Under a 2008 press law passed by the regional government, imprisonment is no longer a penalty for publication-related offenses, authorities can no longer shut down media organizations as a penalty, and there is a cap on the amount of damages the court can award. However, the law is not widely applied and courts have allowed several cases to be filed under the 1969 penal code, which provides for hefty fines and jail time. According to the Metro Center to Defend Journalists, an Iraqi press freedom watchdog focusing on northern Iraq, the Kurdistan Democratic Party alone has filed more than 10 lawsuits in the past two months under the 1969 law.
Human Rights Law
Iraq’s central and regional governments are obliged to respect the right to freedom of expression of all people under international law and Iraq’s constitution. Article 19 of the International Covenant on Civil and Political Rights, to which Iraq is party, guarantees all individuals the “freedom to seek, receive and impart information and ideas of all kinds, regardless of frontiers, either orally, in writing or in print, in the form of art, or through any other media of his choice.”Article 38 of Iraq’s Constitution guarantees “in a way that does not violate public order and morality” all means of freedom of expression as well as freedom of press, printing, advertisement, media, and publication.

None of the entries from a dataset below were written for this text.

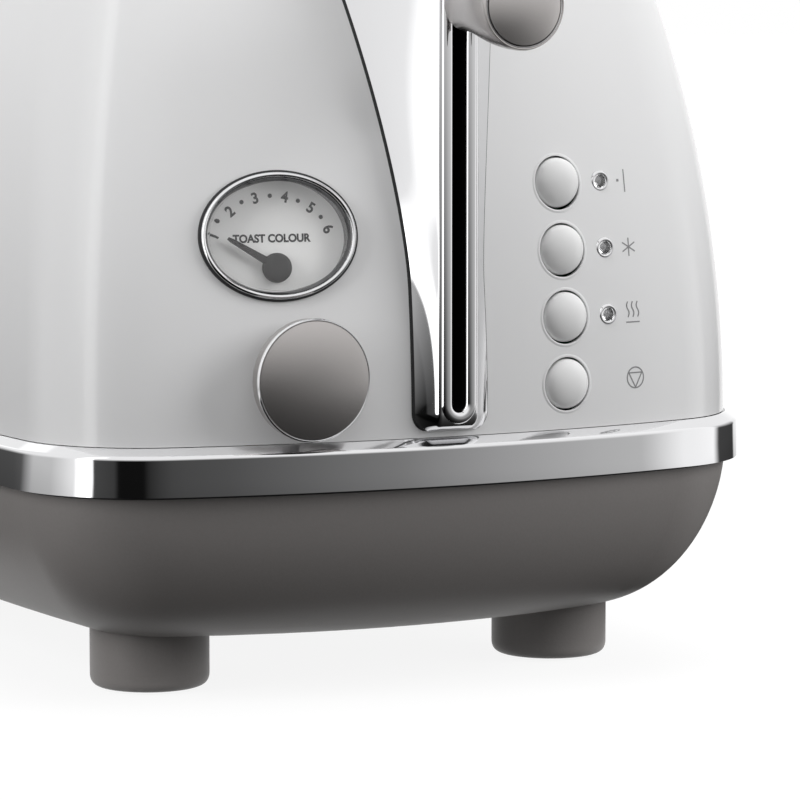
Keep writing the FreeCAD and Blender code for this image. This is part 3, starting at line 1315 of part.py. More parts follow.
def make_lamps():
    """Three indicator lamps: a bright ring in the shell and a clear light pipe in it."""
    rings, lenses = [], []
    for n in range(LAMPS):
        face = f"lamp_face_{n + 1}"
        at = ("lamp_x", f"{face} - lamp_proud", f"lamp_z - {n} * button_pitch")
        tube = rod(f"RingTube{n}", "lamp_ring", "lamp_proud + lamp_depth", at)
        hole = rod(f"RingHole{n}", f"lamp_lens + {PLAY}", "lamp_proud + lamp_depth + 2",
                   (at[0], f"{at[1]} - 1", at[2]))
        rings.append(cut(f"Ring{n}", tube, hole))
        start = f"({face} - lamp_proud - 0.3)"
        lenses.append(rod(f"Lens{n}", "lamp_lens", f"-control_y - led_height - 0.3 - {start}",
                          (at[0], start, at[2])))
    subpart("lamp_rings", group("LampRings", *rings))
    subpart("lamp_lenses", group("LampLenses", *lenses))


# ---------------------------------------------------------------- build, check and write

def check(item):
    """Stop if a piece failed to build."""
    shape = item.Shape
    if shape.isNull() or not shape.isValid() or not shape.Solids:
        raise RuntimeError(f"{item.Label} did not build")


def write_parts():
    """Write each piece to a file of its own."""
    os.makedirs("parts", exist_ok=True)
    for item in doc.Objects:
        if "Invalid" in item.State or "Error" in item.State:
            raise RuntimeError(f"{item.Name} failed: {item.State}")
    for item in subparts:
        check(item)
    for item in subparts:
        item.Shape.exportStep(f"parts/{item.Label}.step")
        box_now = item.Shape.BoundBox
        print(f"{item.Label}: {len(item.Shape.Solids)} solid(s), {item.Shape.Volume:.1f} mm3, "
              f"y {box_now.YMin:.1f} to {box_now.YMax:.1f}, z {box_now.ZMin:.1f} to {box_now.ZMax:.1f}")
    print(len(subparts), "pieces")


def main():
    for step in (make_shell, make_top_cover, make_band, make_base, make_fin, make_slot_bezel, make_feet,
                 make_cord_gland, make_crumb_tray, make_front_plate, make_rear_plate, make_chamber, make_guards,
                 make_carriage, make_lift_spring, make_lever, make_gauge, make_gears, make_gear_bracket,
                 make_knob, make_board, make_buttons, make_lamps):
        step()
    doc.recompute()
    write_parts()


main()
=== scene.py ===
"""Looks of a two-slice pop-up toaster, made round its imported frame.

The file is laid out as an add-on and run as a script. -Y is the end with the lever and the controls.
"""
import math

import bmesh
import bpy
from bpy.props import FloatProperty, FloatVectorProperty, PointerProperty
from mathutils import Matrix, Vector


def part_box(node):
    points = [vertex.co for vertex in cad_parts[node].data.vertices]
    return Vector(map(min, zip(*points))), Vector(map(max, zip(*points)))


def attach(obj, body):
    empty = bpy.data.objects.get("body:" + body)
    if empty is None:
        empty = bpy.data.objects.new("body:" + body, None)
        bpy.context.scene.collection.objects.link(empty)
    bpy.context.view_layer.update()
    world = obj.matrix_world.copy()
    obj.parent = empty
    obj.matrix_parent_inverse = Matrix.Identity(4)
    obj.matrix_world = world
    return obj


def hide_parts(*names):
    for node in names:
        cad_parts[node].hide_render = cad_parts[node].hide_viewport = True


bl_info = {
    "name": "Pop-up toaster",
    "version": (1, 0, 0),
    "blender": (4, 5, 0),
    "location": "3D View > Sidebar > Toaster",
    "description": "Makes the visible pieces of a two-slice pop-up toaster round its frame",
    "category": "Object",
}

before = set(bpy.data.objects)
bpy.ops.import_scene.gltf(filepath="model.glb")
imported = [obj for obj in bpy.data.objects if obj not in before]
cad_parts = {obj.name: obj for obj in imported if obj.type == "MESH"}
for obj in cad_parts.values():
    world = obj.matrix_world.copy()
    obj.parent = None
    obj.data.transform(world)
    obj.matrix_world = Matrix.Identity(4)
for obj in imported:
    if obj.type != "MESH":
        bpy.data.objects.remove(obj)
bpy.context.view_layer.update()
MM = 0.001

BAND_LOW, BAND_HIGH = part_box("trim_band")
BACK_SHIFT = (BAND_LOW.y + BAND_HIGH.y) / 2 / MM      # middle of the body, behind the frame's origin
HALF_X = (BAND_HIGH.x - BAND_LOW.x) / 2 / MM
HALF_Y = (BAND_HIGH.y - BAND_LOW.y) / 2 / MM
BAND_FOOT, BAND_TOP = BAND_LOW.z / MM, BAND_HIGH.z / MM
COVER_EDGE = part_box("body_shell")[1].z / MM


# ---------------------------------------------------------------- sizes and colours

def length(name, millimetres, about):
    return FloatProperty(name=name, description=about, default=millimetres * MM, precision=5,
                         unit="LENGTH", subtype="DISTANCE")


def number(name, value, about):
    return FloatProperty(name=name, description=about, default=value, min=0.0)


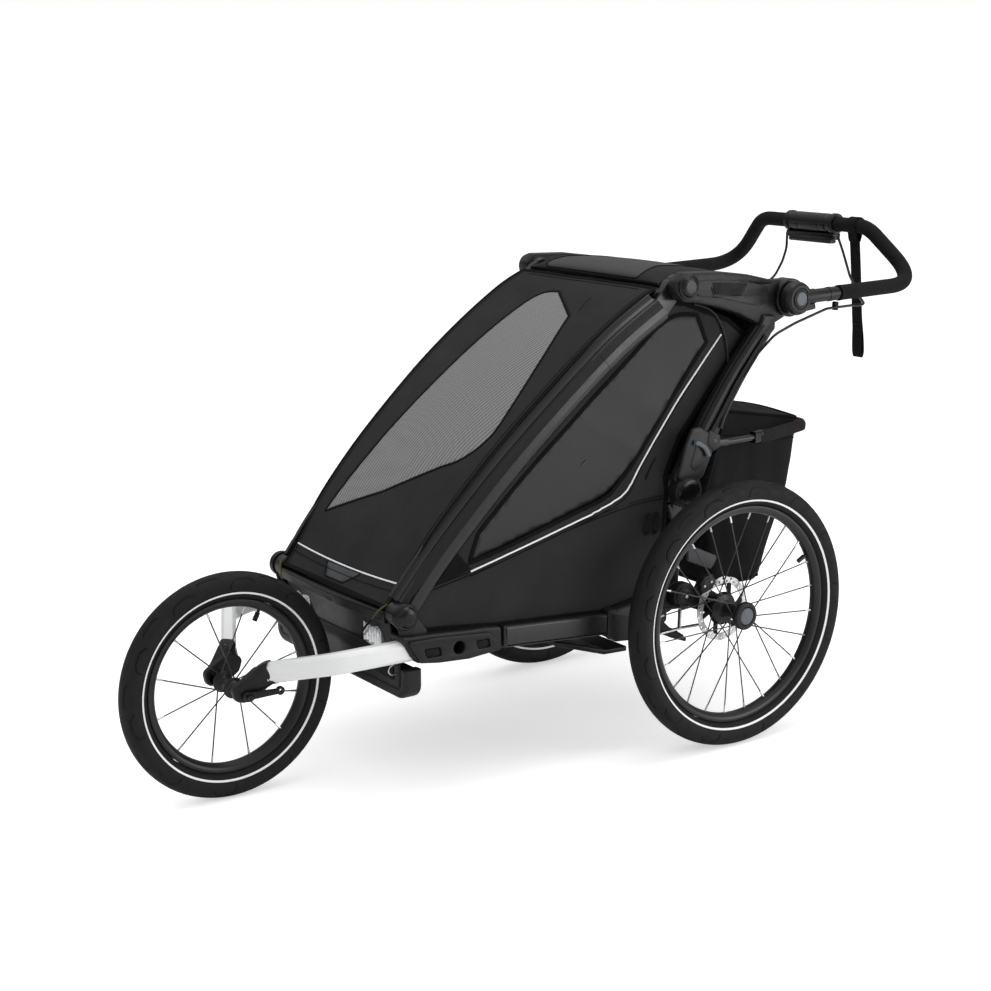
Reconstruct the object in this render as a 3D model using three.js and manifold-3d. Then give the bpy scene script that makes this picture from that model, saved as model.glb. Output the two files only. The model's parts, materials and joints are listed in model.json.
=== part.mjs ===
// A three-wheeled sport stroller with its jogging fork fitted, in millimetres, +Z up.
// It drives towards -Y and its left side is +X. The model is drawn with its zero on the ground,
// under the rear axle, and the exported group moves it so that the origin is the middle of the
// footprint of the whole object.
import * as THREE from 'three';
import { mergeVertices } from 'three/addons/utils/BufferGeometryUtils.js';
import Module from 'manifold-3d';

const wasm = await Module();
wasm.setup();

// ---------------------------------------------------------------- driving dimensions
const GAP = 0.3; // left between pieces that touch
const FACETS = 36; // round a wheel; a multiple of four puts one facet flat on the ground
const WHEELBASE = 881.5;
const REAR = { x: 298.4, y: 0, radius: 247, bead: 203, half: 23.5, spokes: 24 };
const FRONT = { x: 0, y: -WHEELBASE, radius: 197, bead: 152.5, half: 22, spokes: 12 };
const TREAD_FLAT = 14; // width of the band that meets the ground
const ROTOR = { radius: 61, inner: 21.5, thickness: 2, lateral: -41 };
const HUB_CAP = { radius: 26, from: 313.6, to: 325, button: 16, buttonTo: 327 };

const FOLD_LOW = [-660, 331]; // front upright on the chassis corner, as [y, z]
const FOLD_HIGH = [-83, 842]; // front upright on the upper frame
const FOLD_REAR = [-73, 473]; // strut on the upper frame: the open pivot of the linkage
const STRUT_FOOT = [-80, 280]; // strut and suspension arm on the chassis
const HANDLE_HUB = [164, 807];
const CROSS_TUBE = [-150, 256]; // rear cross tube, which the parking brake pedal turns on

const RAIL = { inner: 200, outer: 226, height: 40 };
const STRUT = { inner: 196, outer: 212 };
const SWING_ARM = { inner: 224.6, outer: 246.4 };
const UPRIGHT = { width: 28, depth: 40 };
const BEAM = { inner: 210, outer: 240 };
const REAR_UPRIGHT = { inner: 216, outer: 244 };
const HUB_DISC = { radius: 31, inner: 241.8, outer: 268 };
const JOG_ARM = { width: 26, height: 36 };
const BAR = { tube: 11, grip: 14.3, x: 256, crossbarY: 450, crossbarZ: 918, back: 480, low: 817 };
const BUTTON_TRAVEL = 3;

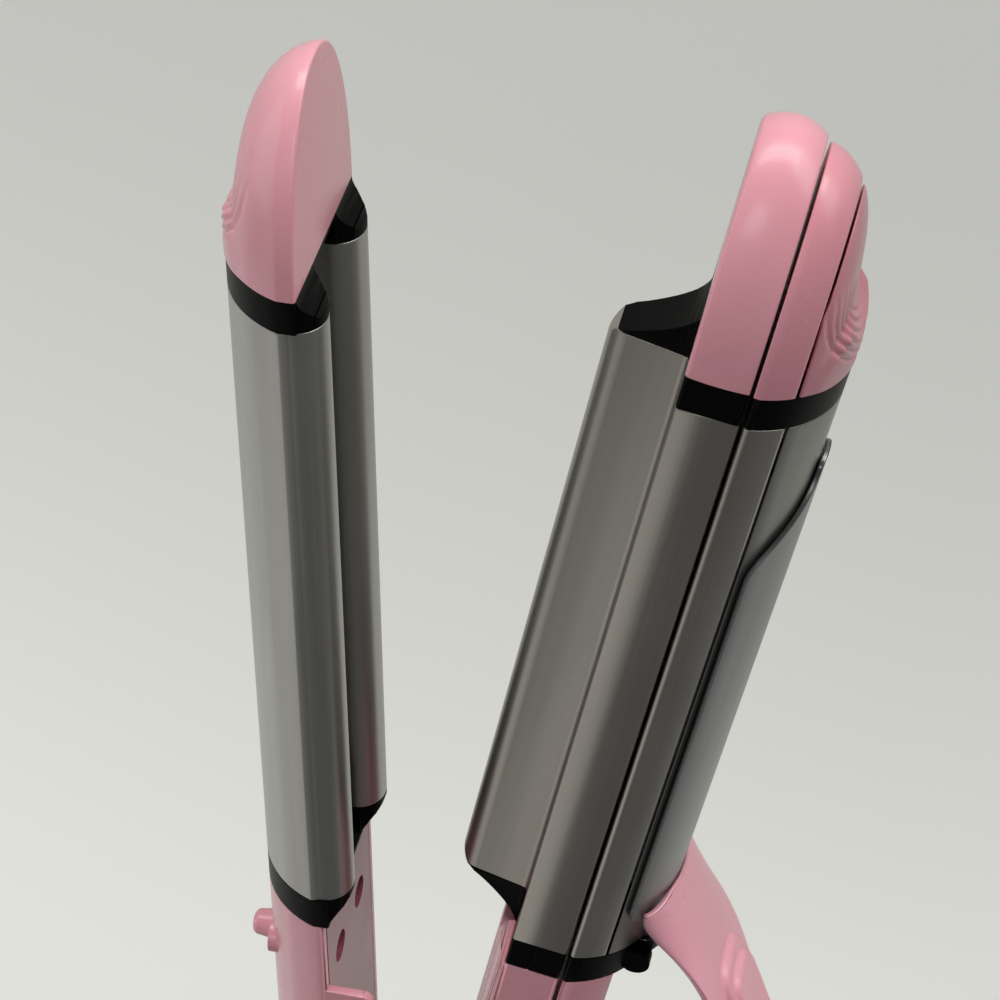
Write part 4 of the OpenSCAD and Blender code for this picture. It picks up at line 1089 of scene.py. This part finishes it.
class CurlingArm(Assembly):
    """Lower arm: plate, round barrel, split tip, collars, handle and what is inside it."""

    def surfaces(self) -> dict:
        form = TipForm(a=11, b=7.6, n=6.5)
        shape = (form, D.tip_len - 0.5, D.curl_v, -1, D.curl_c, D.curl_band)
        tip = Tip(*shape, start=0.0, end=D.plate_d, edge_r=0.25)
        cap = Tip(*shape, start=D.plate_d + D.part_gap, edge_r=0.55)
        ends = (D.barrel_u0, D.barrel_u1)
        return {"curl_tip": (tip.surface(), Arm.MIDDLE, PLAIN),
                "curl_tip_cap": (cap.surface(), Arm.MIDDLE, PLAIN),
                "curl_plate": (Surface.sweep(plate_outline(), ends), Arm.MIDDLE, ENDS),
                "curl_barrel": (Surface.sweep(round_barrel_outline(), ends), Arm.MIDDLE, ENDS)}

    def finish_of(self, node: str) -> str:
        # the curling barrel, tip and cap wear darker copies of their finishes: painted shade
        own = {"curl_barrel": "barrel_metal_round_painted_shade", "curl_tip": "pink_under_painted_shade", "curl_tip_cap": "pink_cap_painted_shade"}
        return own.get(node) or super().finish_of(node)

    def copies(self) -> dict:
        return (each(("curl_upper_collar", "curl_lower_collar"), FINE)
                | each(("curl_handle_shell", "curl_handle_cover"), SOFT)
                | each(("curl_heater", "heat_spreader", "circuit_board", "handle_screws"), FINE))


class SpringClip(Assembly):
    """Clip plate, its bracket and rivets, the thumb lever, pin and spring."""

    def surfaces(self) -> dict:
        pin_u, pin_v, half, coil_r, wire_r = D.clip_pin_u, D.curl_bottom + 1.7, 5.4, 1.75, 0.45
        foot = [[pin_u - 9, pin_v + coil_r, -half], [pin_u - 0.6, pin_v + coil_r, -half]]
        leg = ((1.6, -2.2), (1, -4), (1.6, -5.6), (5, -6.4))
        path = np.concatenate([
            eased(foot),
            coil((pin_u, pin_v), coil_r, 90, -5.25, -half, half),
            eased([[pin_u + u, pin_v + v, half] for u, v in leg], 3)])
        return {"clip_plate": (clip_surface(), Arm.MIDDLE, PRESSED),
                "clip_lever": (Lever().surface(), Arm.MIDDLE, MOULDED),
                "clip_spring": (Surface.tube(path, wire_r), Arm.MIDDLE, PLAIN)}

    def finish_of(self, node: str) -> str:
        # the lever wears a brighter copy of pink_gloss: painted light
        return "pink_lever_painted_light" if node == "clip_lever" else super().finish_of(node)

    def copies(self) -> dict:
        return each(("clip_bracket", "clip_rivets", "clip_lever_screw", "clip_pin"), FINE)


class Controls(Assembly):
    """Three push buttons and the lens of the indicator."""

    def surfaces(self) -> dict:
        made, flange = {}, 0.9
        places = (("power_button", 50, 4.2), ("warmer_button", 66, 3.2), ("cooler_button", 80, 3.2))
        for node, u, r in places:
            dish = [(0, -0.62), (0.35 * r, -0.66), (0.7 * r, -0.8), (r - 0.55, -0.9)]
            rim = [(r - 0.25, -0.86), (r - 0.06, -0.7), (r, -0.45)]
            foot = [(r, 3), (r + flange, 3), (r + flange, 3.8), (0, 3.8)]
            profile = np.array(dish + rim + foot)
            made[node] = (Surface.lathe(profile, (u, D.curl_bottom, 0)), Arm.MIDDLE, PLAIN)
        return made

    def copies(self) -> dict:
        return {"indicator_lens": FINE}


class Hinge(Assembly):
    """Hinge pin and nut, the arm spring and the swivel of the cord inlet."""

    def surfaces(self) -> dict:
        wire_r, coil_r, pin_v = 0.65, 3.6, -D.pin_depth
        half = 4.7 - wire_r
        path = np.concatenate([
            eased([[12, pin_v - coil_r, -half], [1, pin_v - coil_r, -half]]),
            coil((0, pin_v), coil_r, 270, -4.25, -half, half),
            eased([[-coil_r, pin_v + 1, half], [-coil_r, pin_v + 9, half]])])
        bore, neck, collar = 3.3, 5.5, 7.2
        bush = [(bore, 0.5), (3.8, 0), (6.8, 0), (collar, 0.4), (collar, 1.7), (neck, 1.7), (neck, 7.3),
                (collar, 7.3), (collar, 9.8), (neck, 9.8), (neck, 12), (bore, 12)]
        swivel = Surface.bush(np.array(bush), (-D.tail_len, D.axis_v, 0))
        return {"arm_spring": (Surface.tube(path, wire_r), Arm.MIDDLE, PLAIN),
                "cord_swivel": (swivel, Arm.MIDDLE, FINE)}

    def copies(self) -> dict:
        return {"hinge_pin": FINE, "hinge_nut": FINE}


# ------------------------------------------------------------------ studio
@dataclass(frozen=True)
class Lamp:
    """A soft lamp, width by height, aimed at the middle of the part."""

    name: str
    at: tuple
    size: tuple
    level: float
    color: tuple = (1.0, 1.0, 1.0)
    target: tuple = (0.24, 0.0, 0.0)

    def place(self) -> None:
        """Adds the lamp; level 1 lights a white surface facing it to 1, power = pi^2 distance^2 level."""
        data = bpy.data.lights.new(self.name, "AREA")
        data.shape = "RECTANGLE"
        data.size_y, data.size = self.size
        away = np.subtract(self.target, self.at)
        data.energy = math.pi**2 * float(away @ away) * self.level
        data.color = self.color
        aim(linked(self.name, data), self.at, away)


def put(obj: bpy.types.Object, *columns: Sequence[float]) -> None:
    """Sets an object's matrix from its x, y and z axes and its place."""
    obj.matrix_world = Matrix(np.vstack([np.stack(columns, 1), [0, 0, 0, 1]]).tolist())


def aim(obj: bpy.types.Object, at: Sequence[float], forward: Sequence[float]) -> None:
    """Puts an object at a place with its -Z along forward."""
    z = -np.asarray(forward, float) / np.linalg.norm(forward)
    x = np.cross((0.0, 1.0, 0.0) if abs(z[1]) < 0.9 else (1.0, 0.0, 0.0), z)
    x /= np.linalg.norm(x)
    put(obj, x, np.cross(z, x), z, at)


@dataclass(frozen=True)
class Studio:
    """Pale floor well below the part, soft lamps and the camera of the photograph."""

    floor_z: float = -0.30
    floor_half: float = 6.0
    pale: tuple = (0.73, 0.735, 0.69)
    # dim: the floor's painted-shade end, towards the top of the view
    dim: tuple = (0.49, 0.495, 0.467)
    own_light: float = 0.76
    mirror_share: float = 0.9
    bounce: float = 0.62
    world: float = 0.13
    sky_color: tuple = (0.98, 0.99, 1.0, 1.0)
    focal_px: float = 3168.57
    picture_px: float = 1000.0
    sensor_mm: float = 36.0
    eye: tuple = (0.5961, 0.0155, 0.3603)
    right: tuple = (0.1847, -0.9575, -0.2215)
    down: tuple = (-0.7062, -0.2861, 0.6476)
    ahead: tuple = (-0.6834, 0.0368, -0.7291)

    def floor(self) -> None:
        """A large plane; painted shade runs its colour from dim to pale along -X, towards the bottom of the
        view.
        """
        mesh = bpy.data.meshes.new("floor")
        s, z = self.floor_half, self.floor_z
        mesh.from_pydata([(-s, -s, z), (s, -s, z), (s, s, z), (-s, s, z)], [], [(0, 1, 2, 3)])
        obj = linked("floor", mesh)
        sheet = Sheet("floor")
        x = sheet.node("ShaderNodeSeparateXYZ", {}, sheet.place)
        # painted shade: the floor darkens from pale to dim along +X
        shade = (x + sheet.noise(sheet.place, 3, 1) * 0.04).between(0.2, -0.3)
        color = shade.tint(self.dim, self.pale)
        by_camera = sheet.node("ShaderNodeLightPath", {}, out="Is Camera Ray")
        by_mirror = sheet.node("ShaderNodeLightPath", {}, out="Is Glossy Ray")
        glow = (by_camera + by_mirror * self.mirror_share) * color * self.own_light
        floor = sheet.finish(color * self.bounce, 0.85, Emission_Color=glow, Emission_Strength=1.0,
                             Specular_IOR_Level=0.0)
        obj.data.materials.append(floor)

    def sky(self) -> None:
        """An even, dim world; the paleness behind the part is the floor's."""
        world = bpy.data.worlds.new("sky")
        bpy.context.scene.world = world
        world.use_nodes = True
        color, strength = world.node_tree.nodes["Background"].inputs[:2]
        color.default_value, strength.default_value = self.sky_color, self.world

    def camera(self) -> None:
        """Pinhole found from the photograph: right, down and forward axes in the row frame, in metres."""
        data = bpy.data.cameras.new("camera")
        data.sensor_width = self.sensor_mm
        data.lens = self.focal_px * self.sensor_mm / self.picture_px
        data.clip_start, data.clip_end = 0.02, 20.0
        obj = linked("camera", data)
        put(obj, self.right, np.negative(self.down), np.negative(self.ahead), self.eye)
        bpy.context.scene.camera = obj

    def build(self) -> None:
        """Floor, world, lamps and camera."""
        self.floor()
        self.sky()
        for lamp in LAMPS:
            lamp.place()
        self.camera()
        bpy.context.scene.view_settings.view_transform = "Standard"


LAMPS = (
    Lamp("key", (1.75, 0.30, 0.10), (2.2, 0.7), 1.04),
    Lamp("spark", (0.70, 0.28, 1.15), (0.45, 0.35), 0.09),
    Lamp("left", (0.20, 1.40, 0.45), (1.2, 1.0), 0.18, (0.97, 0.99, 1.0)),
    Lamp("right", (1.35, -0.85, 0.15), (1.0, 0.9), 0.33, (1.0, 0.98, 0.97)),
    Lamp("high_left", (-0.85, 0.68, 0.66), (1.0, 0.9), 0.08, (1.0, 0.97, 0.93)),
    Lamp("back_left", (-0.90, 1.10, 0.02), (1.3, 0.6), 0.04),
    Lamp("back_right", (-0.90, -1.10, 0.02), (1.3, 0.6), 0.02),
)


def main() -> None:
    """Builds the studio and every sub-assembly, and logs each piece."""
    logging.basicConfig(level=logging.INFO, format="%(message)s")
    Studio().build()
    assemblies = (WaveArm("wave arm"), MiddleArm("middle arm"), CurlingArm("curling arm"),
                  SpringClip("spring clip"), Controls("controls"), Hinge("hinge"))
    covered = [piece.node for assembly in assemblies for piece in assembly.build()]
    log.info("%d nodes covered, left over: %s", len(covered), sorted(set(SLOT_OF) - set(covered)))


if __name__ == "__main__":
    main()
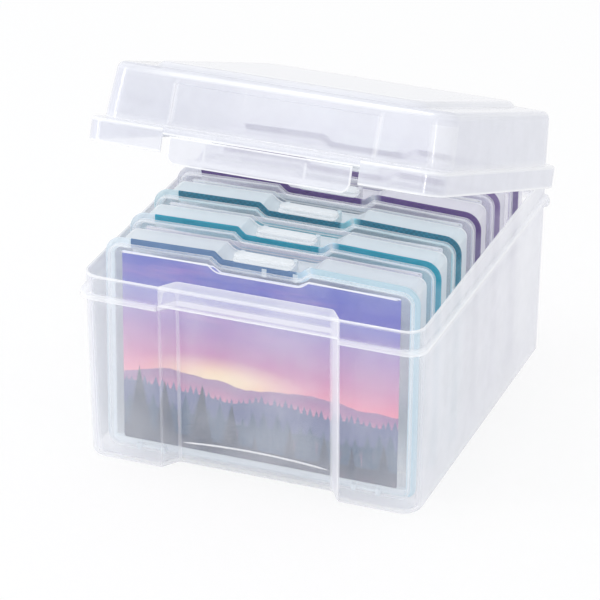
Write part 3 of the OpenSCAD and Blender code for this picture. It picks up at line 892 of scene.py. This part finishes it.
@dataclass
class Lid:
    """The lid, drawn closed and then turned open about its hinge."""

    open_deg: float = 21.6
    hinge_x: float = 62.0
    hinge_y: float = 125.3
    hinge_z: float = 112.3
    skirt_half: float = 112.0
    skirt_front: float = -127.7
    skirt_back: float = 129.3
    skirt_z: float = 113.2
    ledge_z: float = 127.8
    wall: float = 1.6
    corner_r: float = 14.0
    dome_half: float = 110.0
    dome_front: float = -111.5
    dome_back: float = 114.5
    dome_z: float = 161.8
    lean: float = 1.8
    front_lean: float = 3.0
    edge_r: float = 5.0
    plateau_half: float = 86.5
    plateau_front: float = -99.0
    plateau_back: float = 107.7
    plateau_h: float = 3.2
    panel_half: float = 64.5
    panel_top: float = 153.5
    panel_in: float = 0.6
    slot_half: float = 62.0
    slot_top: float = 123.8
    notch_half: float = 14.3
    notch_top: float = 118.1
    knuckle_r: float = 2.8
    knuckle_len: float = 19.0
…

Article 6 of the ICCPR requires all government bodies in Iraq to respect the right to life. This also means that law enforcement agencies should take reasonable steps to protect people who they know to have received serious threats to their lives, and that the authorities should ensure that all unlawful killings are investigated and the perpetrators prosecuted. Where there is suspicion of involvement in an unlawful death by state authorities, this should be publicly and independently investigated.
“The Osman case is the tip of the iceberg,” Stork said. “The Kurdistan Regional Government needs to support press freedom instead of trying to intimidate those who report the truth. An independent and credible investigation of the Osman case would be a start.”